[YOUR OBJECTIVE]:
Output exactly the lines from the first one down to the line containing "116, setBack: 14", inclusive.
▼▼▼
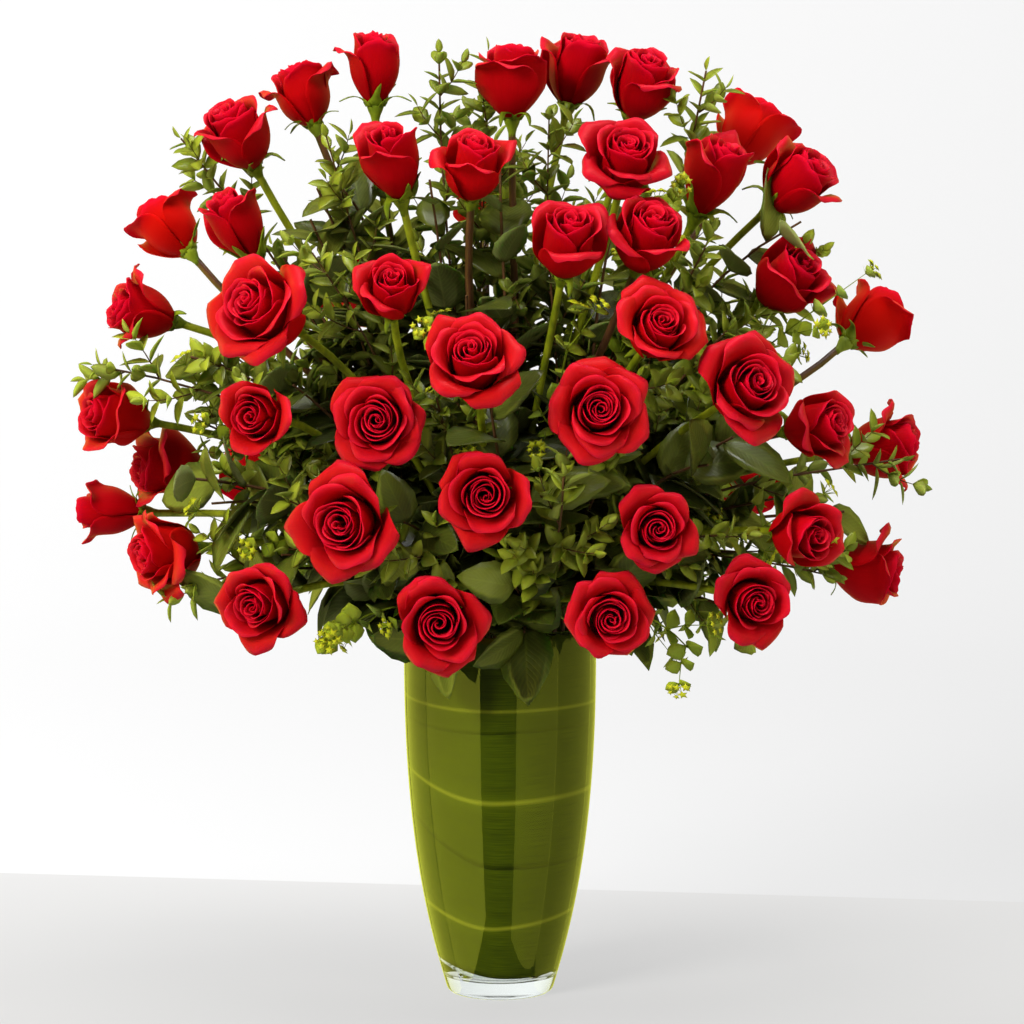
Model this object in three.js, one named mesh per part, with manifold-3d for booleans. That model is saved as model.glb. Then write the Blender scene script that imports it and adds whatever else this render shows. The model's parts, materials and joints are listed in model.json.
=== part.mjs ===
// A tall arrangement of forty-eight long-stemmed red roses with mixed greenery, standing in a clear
// glass vase that is lined with three broad leaves. Millimetres, +Z up. The origin is the centre of
// the vase's flat underside, and the arrangement's front faces -Y. Every flower and sprig is one
// grown piece: its cut end stands on the vase's floor and its stem leaves through the mouth.
import * as THREE from "three";
import { mergeVertices } from "three/addons/utils/BufferGeometryUtils.js";
import Module from "manifold-3d";

const wasm = await Module();
wasm.setup();

// ---------------------------------------------------------------- driving dimensions

const vase = {
  height: 300,
  footRadius: 40, // the flat ring that it stands on
  heelRadius: 43, // where the rounded heel meets the wall
  heelHeight: 3,
  bellyRadius: 79, // control radius of the wall's upper swell
  lowerPull: 68, // control radius of the wall's lower flare
  mouthRadius: 77,
  wall: 3.6,
  floor: 14,
};
const ROUND_SIDES = 32; // facets round the vase and its lining
const WALL_STATIONS = 9; // profile points up one side of the wall

// The edges between the lining's leaves, from the lowest to the highest, and the space at each.
const lining = { thickness: 0.8, gap: 0.6, space: 1, edges: [20, 112, 221, 294] };

const stemFit = { clearance: 0.8, cutAboveFloor: 2 };
const rose = { stemRadius: 2.9, stemSides: 6, stemSteps: 12, cupSides: 10 };
const sprigStem = { radius: 1.6, sides: 5, steps: 20 };

// The crown is the egg of flower heads. A head's place is a share of these half sizes.
const crown = { halfWidth: 320, halfDepth: 200, halfHeight: 330, aboveMouth: 116, setBack: 14 };

// How far open a flower is: the radius of its cup, its length, and the share of its length at which
// it is widest.
const BLOOMS = {
  bud: { radius: 23, length: 54, widest: 0.42 },
  half: { radius: 29, length: 56, widest: 0.5 },
  open: { radius: 34, length: 48, widest: 0.62 },
  full: { radius: 36, length: 44, widest: 0.66 },
};
const bloomMouth = 0.72; // radius of the flower's open top, as a share of its cup
const calyxRadius = 6.5;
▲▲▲
[FINISHED EXERCISE]:
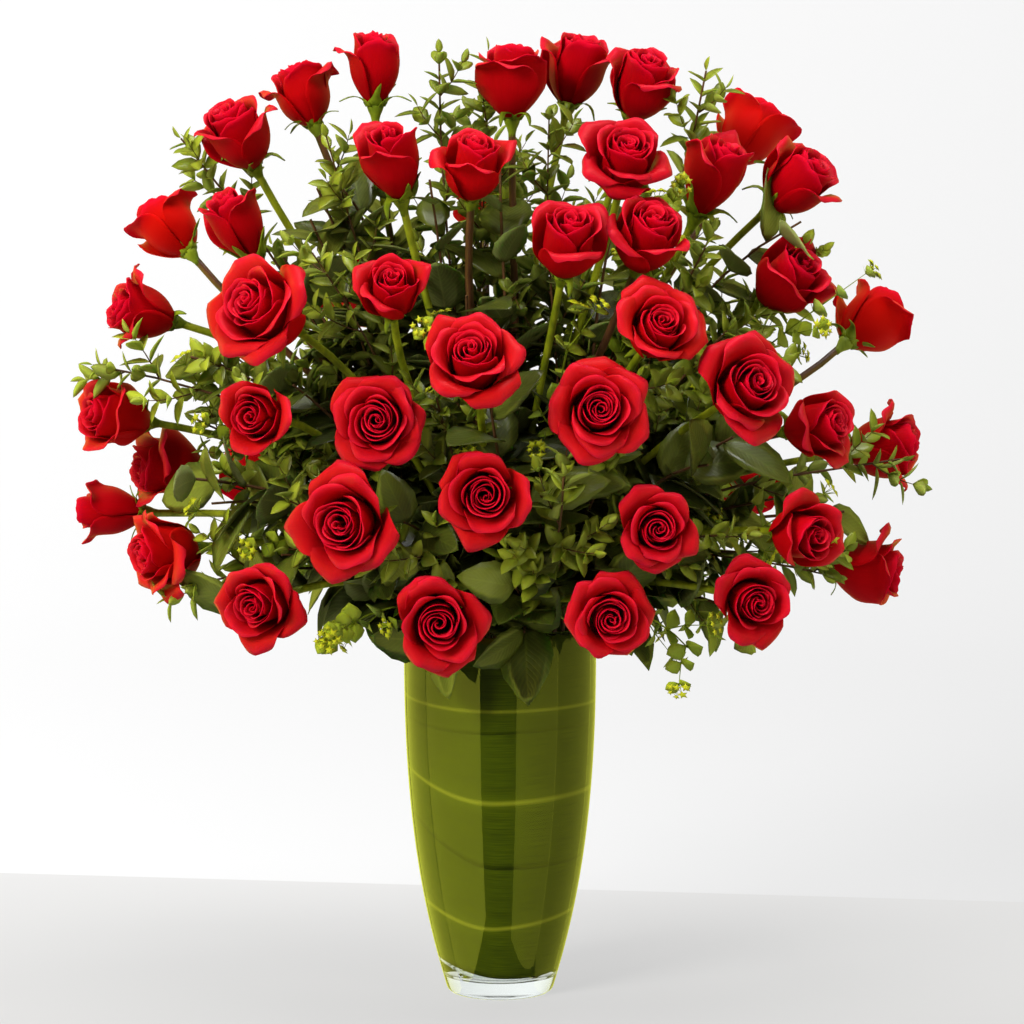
Model this object in three.js, one named mesh per part, with manifold-3d for booleans. That model is saved as model.glb. Then write the Blender scene script that imports it and adds whatever else this render shows. The model's parts, materials and joints are listed in model.json.
=== part.mjs ===
// A tall arrangement of forty-eight long-stemmed red roses with mixed greenery, standing in a clear
// glass vase that is lined with three broad leaves. Millimetres, +Z up. The origin is the centre of
// the vase's flat underside, and the arrangement's front faces -Y. Every flower and sprig is one
// grown piece: its cut end stands on the vase's floor and its stem leaves through the mouth.
import * as THREE from "three";
import { mergeVertices } from "three/addons/utils/BufferGeometryUtils.js";
import Module from "manifold-3d";

const wasm = await Module();
wasm.setup();

// ---------------------------------------------------------------- driving dimensions

const vase = {
  height: 300,
  footRadius: 40, // the flat ring that it stands on
  heelRadius: 43, // where the rounded heel meets the wall
  heelHeight: 3,
  bellyRadius: 79, // control radius of the wall's upper swell
  lowerPull: 68, // control radius of the wall's lower flare
  mouthRadius: 77,
  wall: 3.6,
  floor: 14,
};
const ROUND_SIDES = 32; // facets round the vase and its lining
const WALL_STATIONS = 9; // profile points up one side of the wall

// The edges between the lining's leaves, from the lowest to the highest, and the space at each.
const lining = { thickness: 0.8, gap: 0.6, space: 1, edges: [20, 112, 221, 294] };

const stemFit = { clearance: 0.8, cutAboveFloor: 2 };
const rose = { stemRadius: 2.9, stemSides: 6, stemSteps: 12, cupSides: 10 };
const sprigStem = { radius: 1.6, sides: 5, steps: 20 };

// The crown is the egg of flower heads. A head's place is a share of these half sizes.
const crown = { halfWidth: 320, halfDepth: 200, halfHeight: 330, aboveMouth: 116, setBack: 14 };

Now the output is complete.